Senhor Presidente, Senhoras e Senhores Deputados, para não irmos muito longe na análise, tenhamos presente a Escola que temos, porque é nela que criamos futuro. Esta Escola de muitas actividades, de muitas coisas, mas vazia de significado para a vida. A Escola onde o acessório tomou conta do essencial. A Escola não apelativa, livresca, de manual, repetitiva, sem alma e, por imposição, não distintiva. A Escola que se tornou remediadora social quando metade dos seus membros recebem, por via da Acção Social, as migalhas do orçamento. A Escola onde catorze estabelecimentos de ensino básico estão entre o nongentésimo lugar e o milésimo, ducentésimo, trigésimo sexto lugar entre 1292. Isto obriga-nos a uma reflexão profunda e sistémica, simplesmente porque estes resultados, constituem um indicador de insucesso, cuja factura será penosamente paga no futuro.

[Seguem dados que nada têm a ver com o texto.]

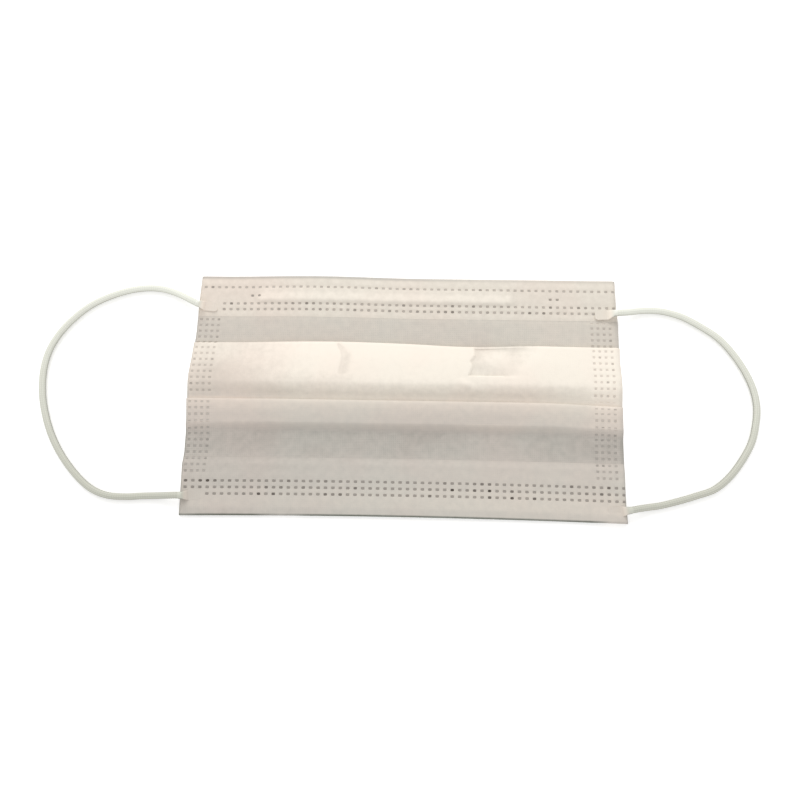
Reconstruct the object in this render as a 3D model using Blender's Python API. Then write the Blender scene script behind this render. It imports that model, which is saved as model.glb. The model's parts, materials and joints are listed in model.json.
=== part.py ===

A factura da dívida e a factura do conhecimento.
Senhores Deputados, isto tem muito de político mas sobretudo tem muito de consciência individual e colectiva sobre o que andamos aqui a fazer. A agulha do desenvolvimento tem de ser corrigida, em nome das gerações futuras, pois assiste-se a uma absoluta necessidade de um novo olhar sobre a palavra desenvolvimento jamais confundindo-a com a palavra crescimento. Há uma absoluta necessidade de um novo olhar sobre esta sociedade, hoje, genericamente despersonalizada, anestesiada, acomodada, infeliz, pobre e sem futuro. Há uma imperiosa necessidade de uma tomada de consciência que a melhor obra que os políticos poderão fazer é a da celebração do ser humano. Enquanto isso não acontecer, senhor presidente, senhoras e senhores deputados, esta Assembleia continuará a funcionar mas muito distante da eficiência, da eficácia e da responsabilidade política que nos incumbe enquanto eleitos pelo Povo. Muito obrigado.

4 comentários:

Vilhão Burro disse...

Senhor Professor
Há discursos,como o seu,que mais não são que "dar pérolas a porcos".
Para o gang, que nos desgoverna, "governando-se", há trinta e tal anos, o único valor, e regra, por que pauta a sua actuação, é a "lei da selva".
Gerações futuras?! O que é isso?!
Quem vier atrás... que feche a porta.
(Se ainda houver porta para fechar...).
Tenha um bom-dia.

André Escórcio disse...

Obrigado pelo seu comentário.
Tem razão. Ainda hoje, infelizmente, verifiquei isso através de um deputado que me questionou sobre a minha intervenção.

Anónimo disse...

esse deputado podia ser do ps...

André Escórcio disse...

Obrigado pelo seu comentário.
Não devemos fazer humor (se iso se trata) com coisas muito sérias. Eu não brinco com a EDUCAÇÃO. O sistema educativo é a base do nosso futuro colectivo.